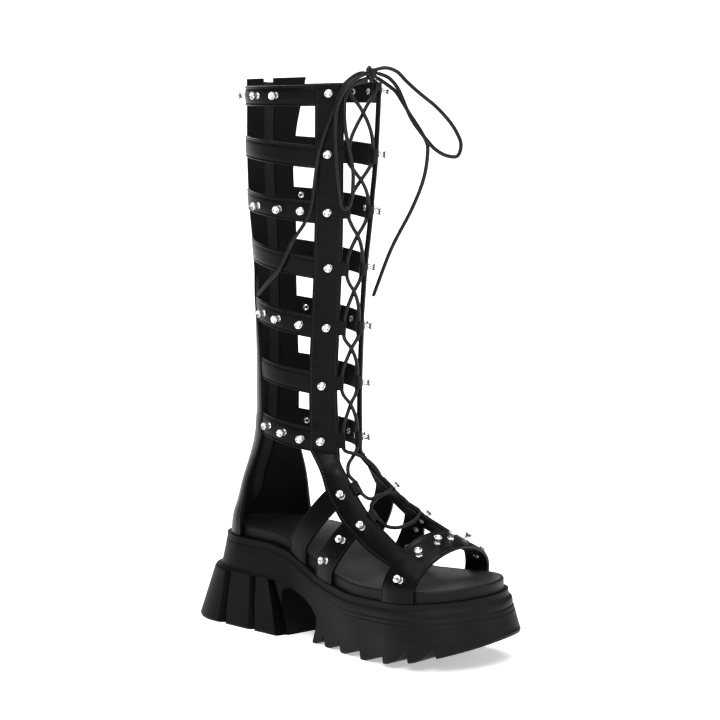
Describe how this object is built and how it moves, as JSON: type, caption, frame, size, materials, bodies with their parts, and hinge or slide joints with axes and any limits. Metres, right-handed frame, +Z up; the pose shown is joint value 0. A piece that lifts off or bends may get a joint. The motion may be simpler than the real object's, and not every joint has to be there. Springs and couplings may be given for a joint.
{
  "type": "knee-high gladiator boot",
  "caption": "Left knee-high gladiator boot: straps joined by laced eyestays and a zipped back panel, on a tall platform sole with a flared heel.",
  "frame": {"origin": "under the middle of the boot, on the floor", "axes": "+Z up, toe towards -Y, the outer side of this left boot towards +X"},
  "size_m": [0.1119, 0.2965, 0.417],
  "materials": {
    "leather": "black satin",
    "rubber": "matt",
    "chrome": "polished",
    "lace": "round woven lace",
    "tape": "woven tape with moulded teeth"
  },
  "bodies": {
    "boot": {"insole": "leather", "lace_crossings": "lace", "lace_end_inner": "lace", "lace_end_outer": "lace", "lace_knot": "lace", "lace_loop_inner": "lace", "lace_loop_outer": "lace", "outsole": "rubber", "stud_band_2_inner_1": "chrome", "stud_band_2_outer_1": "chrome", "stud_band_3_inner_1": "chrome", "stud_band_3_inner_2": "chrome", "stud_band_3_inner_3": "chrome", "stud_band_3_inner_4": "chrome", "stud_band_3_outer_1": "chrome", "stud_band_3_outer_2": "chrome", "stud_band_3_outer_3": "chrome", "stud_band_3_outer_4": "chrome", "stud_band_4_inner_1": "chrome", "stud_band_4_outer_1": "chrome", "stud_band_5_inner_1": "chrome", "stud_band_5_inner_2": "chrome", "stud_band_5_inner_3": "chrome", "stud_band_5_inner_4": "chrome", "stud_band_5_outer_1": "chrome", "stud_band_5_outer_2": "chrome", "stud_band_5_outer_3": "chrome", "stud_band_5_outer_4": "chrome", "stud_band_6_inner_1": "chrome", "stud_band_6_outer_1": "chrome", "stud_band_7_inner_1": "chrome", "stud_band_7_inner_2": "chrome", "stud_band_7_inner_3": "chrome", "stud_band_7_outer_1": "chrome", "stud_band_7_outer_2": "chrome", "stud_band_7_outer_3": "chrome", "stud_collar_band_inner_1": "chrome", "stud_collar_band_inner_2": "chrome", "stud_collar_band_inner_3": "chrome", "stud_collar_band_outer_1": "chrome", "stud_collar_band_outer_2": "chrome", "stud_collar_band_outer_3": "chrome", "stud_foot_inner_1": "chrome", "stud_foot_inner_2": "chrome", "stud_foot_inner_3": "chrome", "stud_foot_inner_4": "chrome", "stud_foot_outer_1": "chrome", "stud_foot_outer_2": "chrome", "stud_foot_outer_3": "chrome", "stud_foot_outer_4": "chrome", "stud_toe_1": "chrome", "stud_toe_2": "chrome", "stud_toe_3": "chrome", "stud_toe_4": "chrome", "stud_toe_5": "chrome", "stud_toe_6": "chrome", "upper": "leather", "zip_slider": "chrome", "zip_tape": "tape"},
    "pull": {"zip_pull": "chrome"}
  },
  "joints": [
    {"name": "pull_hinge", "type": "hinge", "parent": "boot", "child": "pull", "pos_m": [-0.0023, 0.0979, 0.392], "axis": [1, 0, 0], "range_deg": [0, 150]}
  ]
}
────
*Exercise details*. Please output the complete data exactly.

*Task output*.
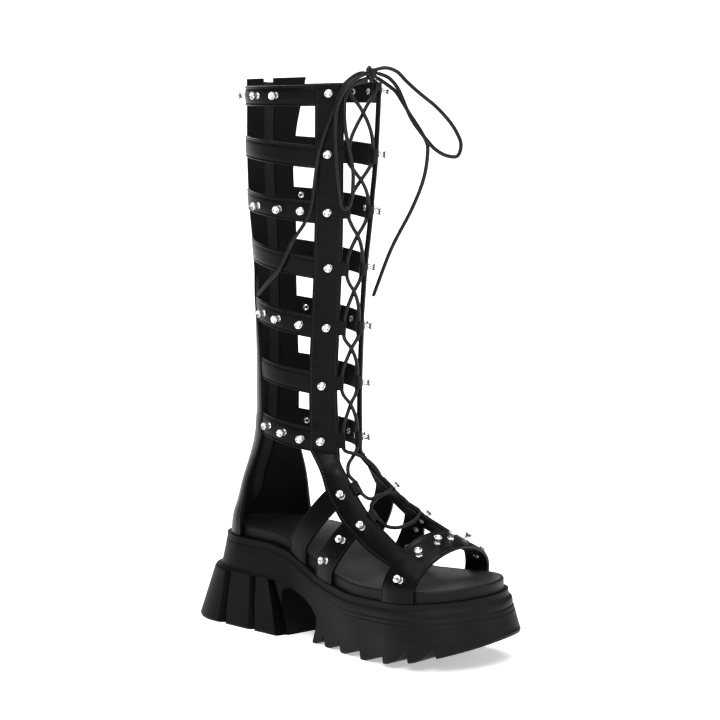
Describe how this object is built and how it moves, as JSON: type, caption, frame, size, materials, bodies with their parts, and hinge or slide joints with axes and any limits. Metres, right-handed frame, +Z up; the pose shown is joint value 0. A piece that lifts off or bends may get a joint. The motion may be simpler than the real object's, and not every joint has to be there. Springs and couplings may be given for a joint.
{
  "type": "knee-high gladiator boot",
  "caption": "Left knee-high gladiator boot: straps joined by laced eyestays and a zipped back panel, on a tall platform sole with a flared heel.",
  "frame": {"origin": "under the middle of the boot, on the floor", "axes": "+Z up, toe towards -Y, the outer side of this left boot towards +X"},
  "size_m": [0.1119, 0.2965, 0.417],
  "materials": {
    "leather": "black satin",
    "rubber": "matt",
    "chrome": "polished",
    "lace": "round woven lace",
    "tape": "woven tape with moulded teeth"
  },
  "bodies": {
    "boot": {"insole": "leather", "lace_crossings": "lace", "lace_end_inner": "lace", "lace_end_outer": "lace", "lace_knot": "lace", "lace_loop_inner": "lace", "lace_loop_outer": "lace", "outsole": "rubber", "stud_band_2_inner_1": "chrome", "stud_band_2_outer_1": "chrome", "stud_band_3_inner_1": "chrome", "stud_band_3_inner_2": "chrome", "stud_band_3_inner_3": "chrome", "stud_band_3_inner_4": "chrome", "stud_band_3_outer_1": "chrome", "stud_band_3_outer_2": "chrome", "stud_band_3_outer_3": "chrome", "stud_band_3_outer_4": "chrome", "stud_band_4_inner_1": "chrome", "stud_band_4_outer_1": "chrome", "stud_band_5_inner_1": "chrome", "stud_band_5_inner_2": "chrome", "stud_band_5_inner_3": "chrome", "stud_band_5_inner_4": "chrome", "stud_band_5_outer_1": "chrome", "stud_band_5_outer_2": "chrome", "stud_band_5_outer_3": "chrome", "stud_band_5_outer_4": "chrome", "stud_band_6_inner_1": "chrome", "stud_band_6_outer_1": "chrome", "stud_band_7_inner_1": "chrome", "stud_band_7_inner_2": "chrome", "stud_band_7_inner_3": "chrome", "stud_band_7_outer_1": "chrome", "stud_band_7_outer_2": "chrome", "stud_band_7_outer_3": "chrome", "stud_collar_band_inner_1": "chrome", "stud_collar_band_inner_2": "chrome", "stud_collar_band_inner_3": "chrome", "stud_collar_band_outer_1": "chrome", "stud_collar_band_outer_2": "chrome", "stud_collar_band_outer_3": "chrome", "stud_foot_inner_1": "chrome", "stud_foot_inner_2": "chrome", "stud_foot_inner_3": "chrome", "stud_foot_inner_4": "chrome", "stud_foot_outer_1": "chrome", "stud_foot_outer_2": "chrome", "stud_foot_outer_3": "chrome", "stud_foot_outer_4": "chrome", "stud_toe_1": "chrome", "stud_toe_2": "chrome", "stud_toe_3": "chrome", "stud_toe_4": "chrome", "stud_toe_5": "chrome", "stud_toe_6": "chrome", "upper": "leather", "zip_slider": "chrome", "zip_tape": "tape"},
    "pull": {"zip_pull": "chrome"}
  },
  "joints": [
    {"name": "pull_hinge", "type": "hinge", "parent": "boot", "child": "pull", "pos_m": [-0.0023, 0.0979, 0.392], "axis": [1, 0, 0], "range_deg": [0, 150]}
  ]
}